Two months after the Luxembourg government unveiled its pension reform, the Idea Foundation has issued a critical assessment, describing the plan as largely short-term and unfairly weighted against workers.

Presented in September, the reform is likened by the think tank to a "plaster on an open wound": a temporary fix that fails to address the deeper structural issues in the pension system.

In a detailed report published on Tuesday, the Idea Foundation, which is a think tank launched by the Chamber of Commerce in 2014, analysed the proposed changes currently being debated in Parliament and set to come into force on 1 January 2026.

The main measures include extending working careers by eight months from 2026, increasing social security contributions, which will reduce workers' net salaries, and offering incentives to delay early retirement. But the think tank warns that these steps will only marginally delay the financial strain: instead of the system running into deficit in 2026, the tipping point will be pushed to 2031. The pension reserve, the fund meant to safeguard the system, would still be depleted by 2044.

Muriel Bouchet, economist and author of the report, stated that the measures fall short of ensuring the pension system's medium-term financial sustainability.
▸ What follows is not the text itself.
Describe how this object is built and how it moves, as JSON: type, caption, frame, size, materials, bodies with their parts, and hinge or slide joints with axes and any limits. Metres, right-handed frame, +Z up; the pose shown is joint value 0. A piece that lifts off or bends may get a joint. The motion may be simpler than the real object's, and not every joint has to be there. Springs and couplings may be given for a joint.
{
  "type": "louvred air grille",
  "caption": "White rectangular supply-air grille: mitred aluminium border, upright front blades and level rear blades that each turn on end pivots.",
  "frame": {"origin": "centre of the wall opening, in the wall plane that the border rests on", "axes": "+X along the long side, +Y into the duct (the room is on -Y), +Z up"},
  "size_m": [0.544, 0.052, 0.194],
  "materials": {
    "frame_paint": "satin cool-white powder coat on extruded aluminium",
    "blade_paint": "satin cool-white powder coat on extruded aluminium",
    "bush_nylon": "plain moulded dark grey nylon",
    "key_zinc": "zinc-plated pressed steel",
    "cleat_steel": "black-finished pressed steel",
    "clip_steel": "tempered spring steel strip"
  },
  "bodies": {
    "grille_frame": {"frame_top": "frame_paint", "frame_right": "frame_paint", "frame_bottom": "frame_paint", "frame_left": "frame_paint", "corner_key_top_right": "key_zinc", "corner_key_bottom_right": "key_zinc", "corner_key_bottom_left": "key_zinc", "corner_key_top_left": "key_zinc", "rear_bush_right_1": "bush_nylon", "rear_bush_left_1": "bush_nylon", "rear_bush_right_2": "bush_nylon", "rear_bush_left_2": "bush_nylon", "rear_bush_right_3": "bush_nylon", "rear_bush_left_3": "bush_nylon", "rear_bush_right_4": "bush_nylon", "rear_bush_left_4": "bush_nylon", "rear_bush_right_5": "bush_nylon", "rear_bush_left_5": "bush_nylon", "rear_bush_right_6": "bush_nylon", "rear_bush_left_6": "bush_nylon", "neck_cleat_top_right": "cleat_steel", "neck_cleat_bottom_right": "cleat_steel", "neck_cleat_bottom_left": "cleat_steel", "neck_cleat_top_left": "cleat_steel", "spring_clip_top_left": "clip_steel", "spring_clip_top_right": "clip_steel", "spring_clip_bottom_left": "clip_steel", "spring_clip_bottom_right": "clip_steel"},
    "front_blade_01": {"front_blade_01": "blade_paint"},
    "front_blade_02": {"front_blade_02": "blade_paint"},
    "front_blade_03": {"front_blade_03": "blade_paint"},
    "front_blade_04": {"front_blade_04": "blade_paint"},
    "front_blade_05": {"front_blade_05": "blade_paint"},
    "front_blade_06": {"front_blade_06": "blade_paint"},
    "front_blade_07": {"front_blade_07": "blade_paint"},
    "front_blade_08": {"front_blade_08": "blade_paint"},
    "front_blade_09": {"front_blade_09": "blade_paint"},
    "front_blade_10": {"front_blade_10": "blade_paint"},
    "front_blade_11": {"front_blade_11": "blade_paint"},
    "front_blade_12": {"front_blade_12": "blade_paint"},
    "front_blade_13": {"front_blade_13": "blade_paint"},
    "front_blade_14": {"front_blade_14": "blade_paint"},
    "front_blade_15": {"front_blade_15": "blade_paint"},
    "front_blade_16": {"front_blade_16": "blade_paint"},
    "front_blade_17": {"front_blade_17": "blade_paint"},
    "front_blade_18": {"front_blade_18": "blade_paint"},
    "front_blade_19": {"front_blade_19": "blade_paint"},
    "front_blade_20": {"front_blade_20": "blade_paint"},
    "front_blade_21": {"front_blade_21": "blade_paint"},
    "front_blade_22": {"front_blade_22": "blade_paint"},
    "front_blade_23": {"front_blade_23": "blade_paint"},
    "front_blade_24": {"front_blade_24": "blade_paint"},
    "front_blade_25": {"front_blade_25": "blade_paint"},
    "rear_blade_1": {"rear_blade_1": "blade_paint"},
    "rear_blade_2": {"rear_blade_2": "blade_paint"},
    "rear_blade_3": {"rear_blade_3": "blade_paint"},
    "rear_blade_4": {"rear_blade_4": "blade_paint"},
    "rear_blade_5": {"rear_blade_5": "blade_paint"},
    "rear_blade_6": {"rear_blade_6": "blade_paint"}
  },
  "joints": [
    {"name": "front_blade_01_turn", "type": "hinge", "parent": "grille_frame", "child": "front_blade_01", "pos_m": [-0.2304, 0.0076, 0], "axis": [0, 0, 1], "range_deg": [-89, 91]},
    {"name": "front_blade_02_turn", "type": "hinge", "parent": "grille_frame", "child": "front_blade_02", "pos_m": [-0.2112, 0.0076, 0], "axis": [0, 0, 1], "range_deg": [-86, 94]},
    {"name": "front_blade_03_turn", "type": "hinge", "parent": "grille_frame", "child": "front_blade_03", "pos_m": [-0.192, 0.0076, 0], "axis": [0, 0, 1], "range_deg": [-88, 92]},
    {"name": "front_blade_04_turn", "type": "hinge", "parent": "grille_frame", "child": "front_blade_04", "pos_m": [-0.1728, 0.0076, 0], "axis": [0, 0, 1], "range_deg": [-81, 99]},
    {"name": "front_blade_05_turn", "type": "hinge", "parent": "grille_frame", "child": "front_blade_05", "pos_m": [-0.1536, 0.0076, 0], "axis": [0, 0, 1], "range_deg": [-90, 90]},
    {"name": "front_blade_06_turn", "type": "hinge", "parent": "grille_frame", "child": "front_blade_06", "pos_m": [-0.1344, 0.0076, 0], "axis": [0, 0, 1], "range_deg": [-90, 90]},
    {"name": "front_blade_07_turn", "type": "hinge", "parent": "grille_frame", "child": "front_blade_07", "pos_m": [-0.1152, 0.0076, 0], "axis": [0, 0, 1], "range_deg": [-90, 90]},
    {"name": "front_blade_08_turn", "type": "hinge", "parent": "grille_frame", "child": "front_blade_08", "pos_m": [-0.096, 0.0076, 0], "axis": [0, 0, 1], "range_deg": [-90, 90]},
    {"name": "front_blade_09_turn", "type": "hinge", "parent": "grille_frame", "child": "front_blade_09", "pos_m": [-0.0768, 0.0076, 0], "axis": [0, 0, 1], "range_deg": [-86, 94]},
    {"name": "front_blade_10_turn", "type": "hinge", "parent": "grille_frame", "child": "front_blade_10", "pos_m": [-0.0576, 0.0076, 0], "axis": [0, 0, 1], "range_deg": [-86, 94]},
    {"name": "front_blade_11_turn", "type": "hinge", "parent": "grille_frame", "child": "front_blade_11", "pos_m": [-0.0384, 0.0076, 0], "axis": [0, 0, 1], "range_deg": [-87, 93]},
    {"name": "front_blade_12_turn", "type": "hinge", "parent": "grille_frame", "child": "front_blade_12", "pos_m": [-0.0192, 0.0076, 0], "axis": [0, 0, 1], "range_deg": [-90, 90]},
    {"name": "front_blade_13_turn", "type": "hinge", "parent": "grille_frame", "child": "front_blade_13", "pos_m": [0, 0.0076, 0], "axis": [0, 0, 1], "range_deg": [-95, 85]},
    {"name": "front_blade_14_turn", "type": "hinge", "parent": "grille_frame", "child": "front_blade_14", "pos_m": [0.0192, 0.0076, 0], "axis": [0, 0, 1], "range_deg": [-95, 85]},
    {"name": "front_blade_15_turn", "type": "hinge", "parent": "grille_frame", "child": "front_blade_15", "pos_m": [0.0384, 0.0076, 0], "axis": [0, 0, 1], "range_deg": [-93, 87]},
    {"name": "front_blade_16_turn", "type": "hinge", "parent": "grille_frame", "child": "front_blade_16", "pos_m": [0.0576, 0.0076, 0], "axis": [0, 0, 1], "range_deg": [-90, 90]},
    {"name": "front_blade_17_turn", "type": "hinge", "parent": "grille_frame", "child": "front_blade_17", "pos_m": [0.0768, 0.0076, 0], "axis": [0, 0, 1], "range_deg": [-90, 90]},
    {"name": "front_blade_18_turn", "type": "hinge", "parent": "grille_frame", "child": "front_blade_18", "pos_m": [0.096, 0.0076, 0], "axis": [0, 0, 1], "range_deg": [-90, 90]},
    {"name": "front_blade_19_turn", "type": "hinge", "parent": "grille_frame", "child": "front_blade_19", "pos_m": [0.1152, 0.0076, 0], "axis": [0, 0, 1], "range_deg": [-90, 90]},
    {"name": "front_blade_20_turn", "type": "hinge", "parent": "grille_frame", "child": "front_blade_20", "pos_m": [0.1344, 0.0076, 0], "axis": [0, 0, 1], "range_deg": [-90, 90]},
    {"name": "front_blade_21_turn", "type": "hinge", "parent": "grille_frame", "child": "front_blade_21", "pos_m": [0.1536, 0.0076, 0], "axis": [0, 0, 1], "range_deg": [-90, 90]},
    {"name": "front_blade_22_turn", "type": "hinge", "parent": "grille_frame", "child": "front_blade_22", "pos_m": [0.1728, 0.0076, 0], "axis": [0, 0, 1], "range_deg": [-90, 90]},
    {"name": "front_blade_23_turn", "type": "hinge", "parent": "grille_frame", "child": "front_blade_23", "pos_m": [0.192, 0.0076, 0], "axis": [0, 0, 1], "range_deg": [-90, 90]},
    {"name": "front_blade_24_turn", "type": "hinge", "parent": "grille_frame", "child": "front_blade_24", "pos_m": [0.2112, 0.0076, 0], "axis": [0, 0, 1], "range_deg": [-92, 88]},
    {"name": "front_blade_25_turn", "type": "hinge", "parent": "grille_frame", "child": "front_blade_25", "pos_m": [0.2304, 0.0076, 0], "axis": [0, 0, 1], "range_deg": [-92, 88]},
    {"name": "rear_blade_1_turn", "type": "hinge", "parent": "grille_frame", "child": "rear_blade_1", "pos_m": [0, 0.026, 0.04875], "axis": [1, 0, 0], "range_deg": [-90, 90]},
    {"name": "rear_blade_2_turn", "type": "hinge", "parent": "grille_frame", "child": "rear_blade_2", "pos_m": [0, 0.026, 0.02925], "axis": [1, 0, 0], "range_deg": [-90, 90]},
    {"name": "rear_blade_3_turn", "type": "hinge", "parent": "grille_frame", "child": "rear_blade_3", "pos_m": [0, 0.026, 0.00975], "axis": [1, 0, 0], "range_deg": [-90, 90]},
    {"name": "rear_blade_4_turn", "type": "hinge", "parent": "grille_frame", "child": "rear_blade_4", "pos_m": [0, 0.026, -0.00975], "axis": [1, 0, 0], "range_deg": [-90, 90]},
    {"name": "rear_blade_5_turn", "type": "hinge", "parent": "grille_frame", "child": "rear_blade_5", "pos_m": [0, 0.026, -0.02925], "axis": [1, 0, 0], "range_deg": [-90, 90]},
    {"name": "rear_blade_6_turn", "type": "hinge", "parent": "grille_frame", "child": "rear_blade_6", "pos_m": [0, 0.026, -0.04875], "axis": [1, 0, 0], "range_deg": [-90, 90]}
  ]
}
According to him, the current approach is only a temporary one, meaning another major reform will likely be required around 2030, after the next national elections.

The Idea Foundation is also sceptical that the government's incentives will convince large numbers of workers to delay early retirement, even with the promise of a tax rebate worth several thousand euros per year.

Bouchet further criticised the reform's imbalance: workers are expected to shoulder most of the burden, while pensioners are barely affected. The only concession asked of retirees is a lower adjustment of pensions compared to actual wage growth.

As an alternative, the think tank suggests gradually increasing the minimum pension by up to 5% by 2030 – about €108 gross, a move that would particularly benefit women and low-income retirees, including cross-border workers, according to Bouchet.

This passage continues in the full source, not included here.